In an interview Friday, Stark said he made the decision to vacate the park based largely on the possibility of more power outages. Although many residents said they were told they had to leave within 48 hours, Stark said it was not meant as a deadline.

"Could we have done a better job on this? Absolutely," he said. "We just wanted to be out of there."

Nearly all tenants interviewed said there was no reason to have moved, or at least no reason to have moved so suddenly.

Several tenants fought back tears last week as they explained why they would rather be back at Yorkshire. Even those who said the park did at times stink preferred it to their new location.

Shametha LaFrance and her five children were moved from Yorkshire into another FEMA mobile home, where, on the second day, the toilet backed up and the water stopped running.

Darcelin Turner, 49, was relocated to a trailer in Belle Chasse, more than an hour away. She commutes every morning to bring her children to their school in Hammond; she does not want to transfer them again.
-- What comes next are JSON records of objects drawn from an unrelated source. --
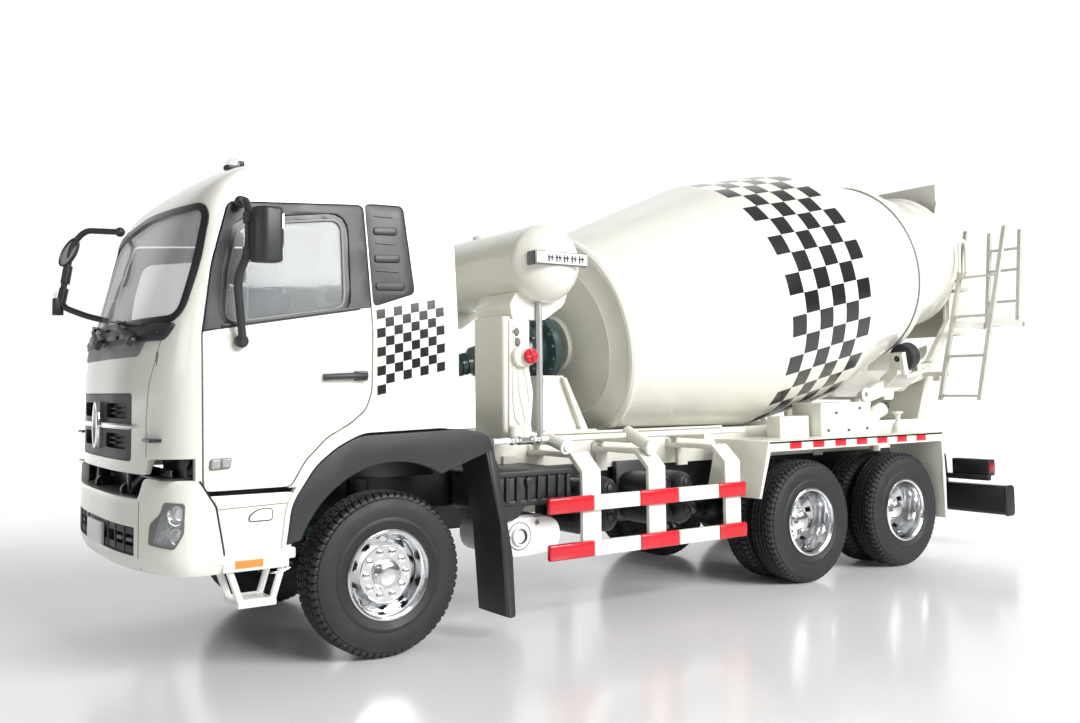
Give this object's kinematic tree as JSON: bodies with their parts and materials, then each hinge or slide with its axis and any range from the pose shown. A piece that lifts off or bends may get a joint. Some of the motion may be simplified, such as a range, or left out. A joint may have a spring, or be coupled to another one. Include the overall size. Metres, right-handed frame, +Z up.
{
  "type": "toy concrete mixer truck",
  "caption": "Toy 6x4 concrete mixer truck with a turning drum, a tilting cab, opening doors, steered wheels, a folding ladder and a swivelling chute.",
  "frame": {"origin": "on the ground, under the middle of the truck's box", "axes": "-X is the front of the truck, +Y is its right side, +Z is up"},
  "size_m": [0.4146, 0.132, 0.169],
  "materials": {
    "ivory_paint": "gloss",
    "black_frame": "satin",
    "charcoal_plastic": "satin",
    "teal_paint": "satin",
    "steel": "brushed",
    "chrome_rim": "polished",
    "tyre_rubber": "matte",
    "clear_glass": "clear",
    "lamp_lens": "clear",
    "red_plastic": "gloss",
    "guard_paint": "gloss",
    "interior_plastic": "matte"
  },
  "bodies": {
    "chassis": {"chassis_frame": "black_frame", "front_axle_beam": "black_frame", "rear_axle_housings": "black_frame", "leaf_springs": "black_frame", "prop_shafts": "steel", "engine": "teal_paint", "subframe": "ivory_paint", "front_pedestal": "ivory_paint", "rear_pedestal": "ivory_paint", "drum_gearbox": "teal_paint", "tank_stand": "ivory_paint", "water_tank": "ivory_paint", "battery_box": "black_frame", "muffler": "steel", "air_tanks": "black_frame", "front_bumper": "ivory_paint", "headlights": "lamp_lens", "cab_steps": "ivory_paint", "wheel_arches": "charcoal_plastic", "guard_posts": "ivory_paint", "guard_rails": "guard_paint", "rear_fenders": "ivory_paint", "rear_bumper": "black_frame", "tail_lamps": "red_plastic", "hopper": "ivory_paint", "rear_ladder": "ivory_paint"},
    "cab": {"cab_shell": "ivory_paint", "windscreen": "clear_glass", "front_grille": "charcoal_plastic", "cab_interior": "interior_plastic", "wipers": "charcoal_plastic", "side_louvres": "charcoal_plastic", "mirror_right": "charcoal_plastic"},
    "steering_wheel": {"steering_wheel": "charcoal_plastic"},
    "door_left": {"door_left": "ivory_paint", "door_glass_left": "clear_glass", "mirror_left": "charcoal_plastic"},
    "door_right": {"door_right": "ivory_paint", "door_glass_right": "clear_glass"},
    "drum": {"drum_shell": "ivory_paint", "track_ring": "steel"},
    "roller_left": {"drum_roller_left": "charcoal_plastic"},
    "roller_right": {"drum_roller_right": "charcoal_plastic"},
    "knuckle_left": {"knuckle_left": "black_frame"},
    "knuckle_right": {"knuckle_right": "black_frame"},
    "front_wheel_left": {"tyre_front_left": "tyre_rubber", "rim_front_left": "chrome_rim"},
    "front_wheel_right": {"tyre_front_right": "tyre_rubber", "rim_front_right": "chrome_rim"},
    "mid_wheels_left": {"tyres_mid_left": "tyre_rubber", "rims_mid_left": "chrome_rim"},
    "mid_wheels_right": {"tyres_mid_right": "tyre_rubber", "rims_mid_right": "chrome_rim"},
    "rear_wheels_left": {"tyres_rear_left": "tyre_rubber", "rims_rear_left": "chrome_rim"},
    "rear_wheels_right": {"tyres_rear_right": "tyre_rubber", "rims_rear_right": "chrome_rim"},
    "ladder_fold": {"folding_ladder": "ivory_paint"},
    "chute_bracket": {"chute_bracket": "ivory_paint"},
    "chute": {"chute": "ivory_paint"}
  },
  "joints": [
    {"name": "cab_tilt", "type": "hinge", "parent": "chassis", "child": "cab", "pos_m": [-0.1997, 0, 0.047], "axis": [0, -1, 0], "range_deg": [0, 45]},
    {"name": "door_left_hinge", "type": "hinge", "parent": "cab", "child": "door_left", "pos_m": [-0.1909, -0.0519, 0.085], "axis": [0, 0, -1], "range_deg": [0, 65]},
    {"name": "door_right_hinge", "type": "hinge", "parent": "cab", "child": "door_right", "pos_m": [-0.1909, 0.0519, 0.085], "axis": [0, 0, 1], "range_deg": [0, 65]},
    {"name": "steering_wheel_turn", "type": "hinge", "parent": "cab", "child": "steering_wheel", "pos_m": [-0.1871, -0.024, 0.0806], "axis": [0.766, 0, 0.6428], "range_deg": [-180, 180]},
    {"name": "drum_spin", "type": "hinge", "parent": "chassis", "child": "drum", "pos_m": [-0.041, 0, 0.0914], "axis": [0.9794, 0, 0.2021], "continuous": true},
    {"name": "roller_left_spin", "type": "hinge", "parent": "chassis", "child": "roller_left", "pos_m": [0.13012, -0.02587, 0.08604], "axis": [0.9794, 0, 0.2021], "continuous": true},
    {"name": "roller_right_spin", "type": "hinge", "parent": "chassis", "child": "roller_right", "pos_m": [0.13012, 0.02587, 0.08604], "axis": [0.9794, 0, 0.2021], "continuous": true},
    {"name": "steer_left", "type": "hinge", "parent": "chassis", "child": "knuckle_left", "pos_m": [-0.1397, -0.031, 0.0227], "axis": [0, 0, 1], "range_deg": [-22, 22]},
    {"name": "steer_right", "type": "hinge", "parent": "chassis", "child": "knuckle_right", "pos_m": [-0.1397, 0.031, 0.0227], "axis": [0, 0, 1], "range_deg": [-22, 22]},
    {"name": "front_wheel_left_spin", "type": "hinge", "parent": "knuckle_left", "child": "front_wheel_left", "pos_m": [-0.1397, -0.044, 0.0227], "axis": [0, 1, 0], "continuous": true},
    {"name": "front_wheel_right_spin", "type": "hinge", "parent": "knuckle_right", "child": "front_wheel_right", "pos_m": [-0.1397, 0.044, 0.0227], "axis": [0, 1, 0], "continuous": true},
    {"name": "mid_wheels_left_spin", "type": "hinge", "parent": "chassis", "child": "mid_wheels_left", "pos_m": [0.0336, -0.039, 0.0227], "axis": [0, 1, 0], "continuous": true},
    {"name": "mid_wheels_right_spin", "type": "hinge", "parent": "chassis", "child": "mid_wheels_right", "pos_m": [0.0336, 0.039, 0.0227], "axis": [0, 1, 0], "continuous": true},
    {"name": "rear_wheels_left_spin", "type": "hinge", "parent": "chassis", "child": "rear_wheels_left", "pos_m": [0.0911, -0.039, 0.0227], "axis": [0, 1, 0], "continuous": true},
    {"name": "rear_wheels_right_spin", "type": "hinge", "parent": "chassis", "child": "rear_wheels_right", "pos_m": [0.0911, 0.039, 0.0227], "axis": [0, 1, 0], "continuous": true},
    {"name": "ladder_unfold", "type": "hinge", "parent": "chassis", "child": "ladder_fold", "pos_m": [0.1859, -0.038, 0.101], "axis": [0, 1, 0], "range_deg": [0, 165]},
    {"name": "chute_swivel", "type": "hinge", "parent": "chassis", "child": "chute_bracket", "pos_m": [0.1783, 0, 0.066], "axis": [0, 0, 1], "range_deg": [-155, 15]},
    {"name": "chute_tilt", "type": "hinge", "parent": "chute_bracket", "child": "chute", "pos_m": [0.17985, 0.0058, 0.085], "axis": [-0.9659, 0.2588, 0], "range_deg": [-10, 25]}
  ],
  "couplings": [
    {"joint": "roller_left_spin", "follows": "drum_spin", "ratio": -6.8667},
    {"joint": "roller_right_spin", "follows": "drum_spin", "ratio": -6.8667},
    {"joint": "steer_right", "follows": "steer_left", "ratio": 1}
  ]
}
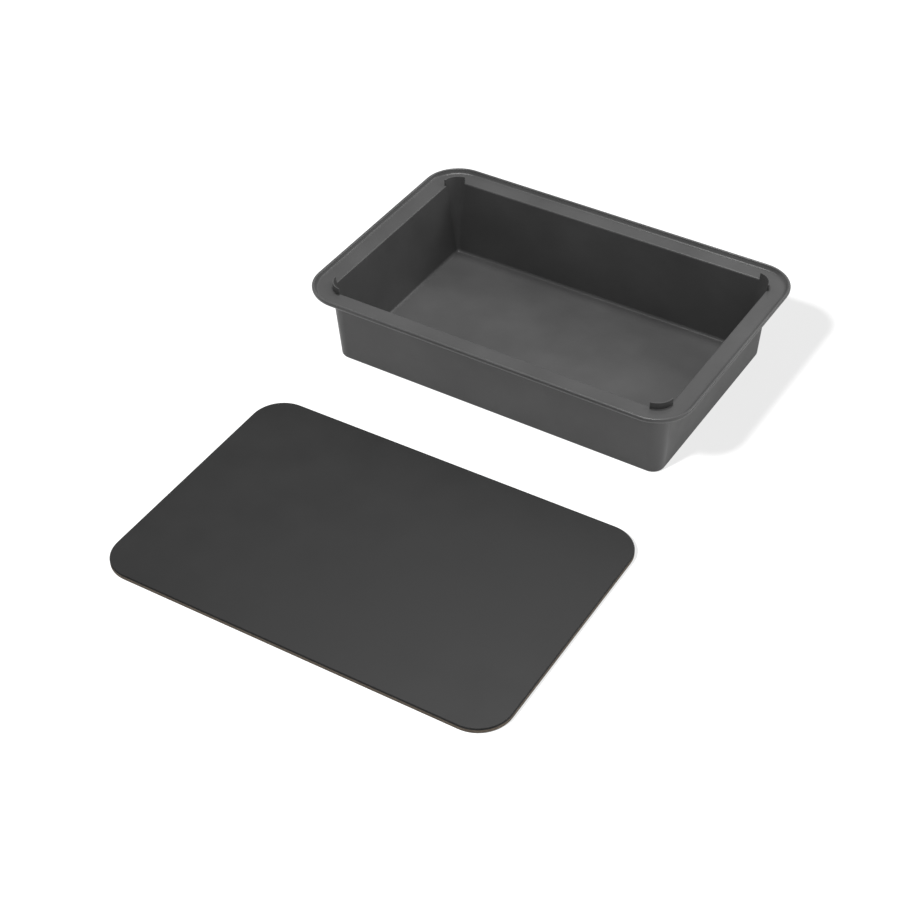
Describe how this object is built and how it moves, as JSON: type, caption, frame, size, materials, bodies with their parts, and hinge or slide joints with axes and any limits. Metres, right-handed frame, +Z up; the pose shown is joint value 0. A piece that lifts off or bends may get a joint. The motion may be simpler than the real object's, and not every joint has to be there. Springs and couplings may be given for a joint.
{
  "type": "wet palette",
  "caption": "Shallow lidded tray with drafted walls, a wide ledge, an upturned lip and raised corner tabs, and a thin laminated board that covers it, laid flat in front.",
  "frame": {"origin": "centre of the tray's flat underside, on the surface that the tray and the board stand on", "axes": "+Z up; X along the tray's length; -Y from the tray towards the board that lies in front of it"},
  "size_m": [0.3111, 0.4508, 0.0645],
  "materials": {
    "tray_plastic": "dark grey moulded plastic, fine satin texture",
    "board_fibre": "warm brown pressed wood fibre, sawn and sanded edge",
    "board_face": "matt charcoal resin-bound fibre face"
  },
  "bodies": {
    "tray": {"tray": "tray_plastic"},
    "board": {"board_core": "board_fibre", "board_top_face": "board_face", "board_bottom_face": "board_face"}
  },
  "joints": [
    {"name": "board_lift", "type": "slide", "parent": "tray", "child": "board", "axis": [0, 0, 1], "range_m": [0, 0.12]}
  ]
}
Several others who moved to a site near the Hammond airport said that the new park is crime-ridden and that they would prefer to be back at Yorkshire. Out of fear, they said, they venture outside less and keep a close watch on their children.

"They took us from bad to worse," said Lekesha Vernon, 27, a mother of two, one of those moved to the site near the airport. "But when you have no other place to go, you have no choice."

The tenants said the sense of rootlessness that comes with the trailer life is affecting their children.

"I'm tired of tossing my kids around like a bouncing ball," LaFrance said. "And I hate waking up every day wondering what's going to happen next."

When she brought her 5-year-old to school last week, he would not let go of her and began crying.

He asked her: "Mama, are you going to be there when I get home?"